Current Status

I've spent about one year programming the core systems, and one year building, and it is now in the final stages of writing/perfecting the highest level algorithms and adjusting for real-world use.  The packet radio interface has been tested on-the-air and does work.  The PBBS system and APRS beacon has been tested in simulation (and works), but hasn't yet been tested over-the-air.  The TROT drive system has been tested on the indoor test frame, not in use outside on actual trees or weather conditions yet, but much of it is still under manual control.  The full size 2m/70cm antenna is only theoretical at this point but is simple to build, something I have left to the very end, but I will need to add an appropriate female SMA bulkhead adapter to extend the 50 ohm terminal outside the Radio Box.  The THUMP system is only about 50% completed, as the SIMTHEO algorithm does work, but inverting it and adapting it to the tethered accelerometer interrupt is mainly theoretical at the time of this writing.

All electromechanical systems are functioning, and I have created a large set of XMPP commands to manually control the craft and read its sensors, but there are only a few autonomous robotics systems in place at the time of this writing.
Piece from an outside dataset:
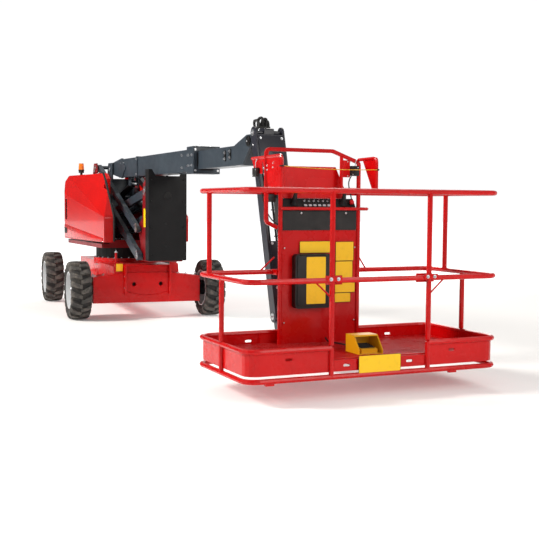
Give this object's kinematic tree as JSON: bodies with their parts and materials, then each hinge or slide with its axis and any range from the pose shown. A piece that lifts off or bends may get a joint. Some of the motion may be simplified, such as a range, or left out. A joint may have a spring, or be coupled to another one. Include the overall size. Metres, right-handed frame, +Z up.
{
  "type": "articulating boom lift",
  "caption": "Self-propelled articulating boom lift: slewing turret, stacked lifting arms, telescopic boom, jib and a railed work platform, stowed.",
  "frame": {"origin": "middle of the machine's footprint, on the ground", "axes": "+X from the counterweight to the platform, +Y to the machine's left, +Z up"},
  "size_m": [7.5164, 2.3044, 2.0029],
  "materials": {
    "black_paint": "satin",
    "black_plastic": "matte",
    "cast_iron": "matte",
    "chrome": "polished",
    "dark_red_paint": "satin",
    "grey_paint": "satin",
    "orange_lens": "gloss",
    "red_paint": "gloss",
    "rim_paint": "satin",
    "rubber": "matte",
    "yellow_paint": "satin"
  },
  "bodies": {
    "chassis": {"chassis": "red_paint", "right_axle_hub": "black_paint", "left_axle_hub": "black_paint"},
    "right_knuckle": {"right_steering_knuckle": "black_paint"},
    "left_knuckle": {"left_steering_knuckle": "black_paint"},
    "turret": {"slew_ring": "black_paint", "turret_frame": "dark_red_paint", "counterweight": "red_paint", "right_battery_pack": "cast_iron", "left_battery_pack": "cast_iron"},
    "right_hood": {"right_hood": "red_paint", "beacon_base": "black_plastic", "beacon_lens": "orange_lens"},
    "left_hood": {"left_hood": "red_paint"},
    "lower_arm": {"lower_arm": "grey_paint"},
    "lower_tie": {"lower_tie": "grey_paint"},
    "front_knuckle": {"front_knuckle": "dark_red_paint", "knuckle_cover": "black_paint"},
    "upper_arm": {"upper_arm": "grey_paint"},
    "upper_tie": {"upper_tie": "grey_paint"},
    "rear_knuckle": {"rear_knuckle": "grey_paint"},
    "arm_cylinder_barrel": {"arm_cylinder_barrel": "black_paint"},
    "arm_cylinder_rod": {"arm_cylinder_rod": "chrome"},
    "boom_cylinder_barrel": {"boom_cylinder_barrel": "black_paint"},
    "boom_cylinder_rod": {"boom_cylinder_rod": "chrome"},
    "boom": {"boom_outer": "grey_paint"},
    "boom_extension": {"boom_inner": "grey_paint"},
    "jib_head": {"jib_head": "grey_paint", "jib_hoses": "black_plastic"},
    "jib_arm": {"jib_arm": "grey_paint"},
    "jib_tie": {"jib_tie": "grey_paint"},
    "platform_support": {"platform_support": "grey_paint"},
    "platform": {"platform_tray": "red_paint", "platform_rails": "red_paint", "control_column": "red_paint", "control_console": "black_plastic", "console_shield": "red_paint", "guard_frame": "red_paint", "foot_switch": "yellow_paint", "document_box": "black_plastic"},
    "entry_bar": {"entry_bar": "red_paint"},
    "front_right_wheel": {"front_right_tyre": "rubber", "front_right_rim": "rim_paint"},
    "front_left_wheel": {"front_left_tyre": "rubber", "front_left_rim": "rim_paint"},
    "rear_right_wheel": {"rear_right_tyre": "rubber", "rear_right_rim": "rim_paint"},
    "rear_left_wheel": {"rear_left_tyre": "rubber", "rear_left_rim": "rim_paint"}
  },
  "joints": [
    {"name": "front_right_wheel_spin", "type": "hinge", "parent": "chassis", "child": "front_right_wheel", "pos_m": [-1.29817, -1.03818, 0.32], "axis": [0, 1, 0], "continuous": true},
    {"name": "right_steering", "type": "hinge", "parent": "chassis", "child": "right_knuckle", "pos_m": [-3.43817, -0.83318, 0.32], "axis": [0, 0, 1], "range_deg": [-28, 28]},
    {"name": "rear_right_wheel_spin", "type": "hinge", "parent": "right_knuckle", "child": "rear_right_wheel", "pos_m": [-3.43817, -1.03818, 0.32], "axis": [0, 1, 0], "continuous": true},
    {"name": "front_left_wheel_spin", "type": "hinge", "parent": "chassis", "child": "front_left_wheel", "pos_m": [-1.29817, 0.46182, 0.32], "axis": [0, 1, 0], "continuous": true},
    {"name": "left_steering", "type": "hinge", "parent": "chassis", "child": "left_knuckle", "pos_m": [-3.43817, 0.25682, 0.32], "axis": [0, 0, 1], "range_deg": [-28, 28]},
    {"name": "rear_left_wheel_spin", "type": "hinge", "parent": "left_knuckle", "child": "rear_left_wheel", "pos_m": [-3.43817, 0.46182, 0.32], "axis": [0, 1, 0], "continuous": true},
    {"name": "slew", "type": "hinge", "parent": "chassis", "child": "turret", "pos_m": [-2.36817, -0.28818, 0.76], "axis": [0, 0, 1], "range_deg": [-177, 177]},
    {"name": "right_hood_hinge", "type": "hinge", "parent": "turret", "child": "right_hood", "pos_m": [-2.34463, -0.58726, 1.63], "axis": [-0.9969, -0.0785, 0], "range_deg": [0, 60]},
    {"name": "left_hood_hinge", "type": "hinge", "parent": "turret", "child": "left_hood", "pos_m": [-2.39171, 0.01089, 1.63], "axis": [0.9969, 0.0785, 0], "range_deg": [0, 60]},
    {"name": "arm_lift", "type": "hinge", "parent": "turret", "child": "lower_arm", "pos_m": [-2.747, -0.318, 1.43], "axis": [0.0785, -0.9969, 0], "range_deg": [0, 72]},
    {"name": "lower_tie_swing", "type": "hinge", "parent": "turret", "child": "lower_tie", "pos_m": [-2.79685, -0.32192, 1.72], "axis": [0.0785, -0.9969, 0], "range_deg": [0, 72]},
    {"name": "front_knuckle_level", "type": "hinge", "parent": "lower_arm", "child": "front_knuckle", "pos_m": [-1.10209, -0.18854, 0.7], "axis": [0.0785, -0.9969, 0], "range_deg": [-72, 0]},
    {"name": "upper_arm_swing", "type": "hinge", "parent": "front_knuckle", "child": "upper_arm", "pos_m": [-1.01236, -0.18148, 1.43], "axis": [0.0785, -0.9969, 0], "range_deg": [-72, 0]},
    {"name": "upper_tie_swing", "type": "hinge", "parent": "front_knuckle", "child": "upper_tie", "pos_m": [-1.01236, -0.18148, 1.17], "axis": [0.0785, -0.9969, 0], "range_deg": [-72, 0]},
    {"name": "rear_knuckle_level", "type": "hinge", "parent": "upper_arm", "child": "rear_knuckle", "pos_m": [-2.60743, -0.30701, 1.15], "axis": [0.0785, -0.9969, 0], "range_deg": [0, 72]},
    {"name": "arm_cylinder_swing", "type": "hinge", "parent": "front_knuckle", "child": "arm_cylinder_barrel", "pos_m": [-0.89273, -0.17206, 1.02], "axis": [0.0785, -0.9969, 0], "range_deg": [-50.56, 0]},
    {"name": "arm_cylinder_stroke", "type": "slide", "parent": "arm_cylinder_barrel", "child": "arm_cylinder_rod", "axis": [-0.9612, -0.0756, 0.2654], "range_m": [0, 0.27849]},
    {"name": "boom_lift", "type": "hinge", "parent": "rear_knuckle", "child": "boom", "pos_m": [-2.56756, -0.30388, 1.7], "axis": [0.0785, -0.9969, 0], "range_deg": [0, 70]},
    {"name": "boom_cylinder_swing", "type": "hinge", "parent": "rear_knuckle", "child": "boom_cylinder_barrel", "pos_m": [-2.57752, -0.30466, 1.36], "axis": [0.0785, -0.9969, 0], "range_deg": [0, 49.09]},
    {"name": "boom_cylinder_stroke", "type": "slide", "parent": "boom_cylinder_barrel", "child": "boom_cylinder_rod", "axis": [0.9595, 0.0755, 0.2713], "range_m": [0, 0.29502]},
    {"name": "telescope", "type": "slide", "parent": "boom", "child": "boom_extension", "axis": [0.9969, 0.0785, 0], "range_m": [0, 1.65]},
    {"name": "platform_level", "type": "hinge", "parent": "boom_extension", "child": "jib_head", "pos_m": [1.68928, 0.03114, 1.8], "axis": [0.0785, -0.9969, 0], "range_deg": [-70, 0]},
    {"name": "jib_lift", "type": "hinge", "parent": "jib_head", "child": "jib_arm", "pos_m": [1.83882, 0.04291, 1.86], "axis": [0.0785, -0.9969, 0], "range_deg": [0, 128]},
    {"name": "jib_tie_swing", "type": "hinge", "parent": "jib_head", "child": "jib_tie", "pos_m": [1.81788, 0.04127, 1.662], "axis": [0.0785, -0.9969, 0], "range_deg": [0, 128]},
    {"name": "platform_support_level", "type": "hinge", "parent": "jib_arm", "child": "platform_support", "pos_m": [2.25752, 0.07587, 0.39], "axis": [0.0785, -0.9969, 0], "range_deg": [-128, 0]},
    {"name": "platform_rotate", "type": "hinge", "parent": "platform_support", "child": "platform", "pos_m": [2.54663, 0.09862, 0.3], "axis": [0, 0, 1], "range_deg": [-65, 65]},
    {"name": "entry_bar_hinge", "type": "hinge", "parent": "platform", "child": "entry_bar", "pos_m": [3.64704, 0.50621, 0.785], "axis": [-0.9969, -0.0785, 0], "range_deg": [0, 50]}
  ],
  "couplings": [
    {"joint": "left_steering", "follows": "right_steering", "ratio": 1},
    {"joint": "lower_tie_swing", "follows": "arm_lift", "ratio": 1},
    {"joint": "front_knuckle_level", "follows": "arm_lift", "ratio": -1},
    {"joint": "upper_arm_swing", "follows": "arm_lift", "ratio": -1},
    {"joint": "upper_tie_swing", "follows": "arm_lift", "ratio": -1},
    {"joint": "rear_knuckle_level", "follows": "arm_lift", "ratio": 1},
    {"joint": "arm_cylinder_swing", "follows": "arm_lift", "ratio": -0.70227},
    {"joint": "arm_cylinder_stroke", "follows": "arm_lift", "m_per_rad": 0.22162},
    {"joint": "boom_cylinder_swing", "follows": "boom_lift", "ratio": 0.70127},
    {"joint": "boom_cylinder_stroke", "follows": "boom_lift", "m_per_rad": 0.24148},
    {"joint": "platform_level", "follows": "boom_lift", "ratio": -1},
    {"joint": "jib_tie_swing", "follows": "jib_lift", "ratio": 1},
    {"joint": "platform_support_level", "follows": "jib_lift", "ratio": -1}
  ]
}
Working autonomous robotic systems

• Solar Charge Mode:  The power regulation microcontroller (Huckleberry) can automatically monitor the voltages of the craft's battery banks and switch the craft's systems from one to another to charge one bank while using another.
• Orbital Mechanics:  The Planetary Mass can slow start and park at different positions corresponding to sunrise, solar noon, and sunset.
• Gyrofan:  The gyro can perform slow starts and hold itself at a specified RPM, using 3 Hall-effect sensors in conjunction with a quad comparator, increasing energy to hold its position by varying PWM and/or switching to different drive modes.  Although, due to a freak coincidence (explained later) the gyro BLDC motor windings overheated to the point where the motor has seized up and I have ordered a replacement, but have not yet soldered it in place.
• Pitch and Roll angle--The system can compute the Pitch and Roll angles to within around .1 degree by calculating its angle with respect to gravity.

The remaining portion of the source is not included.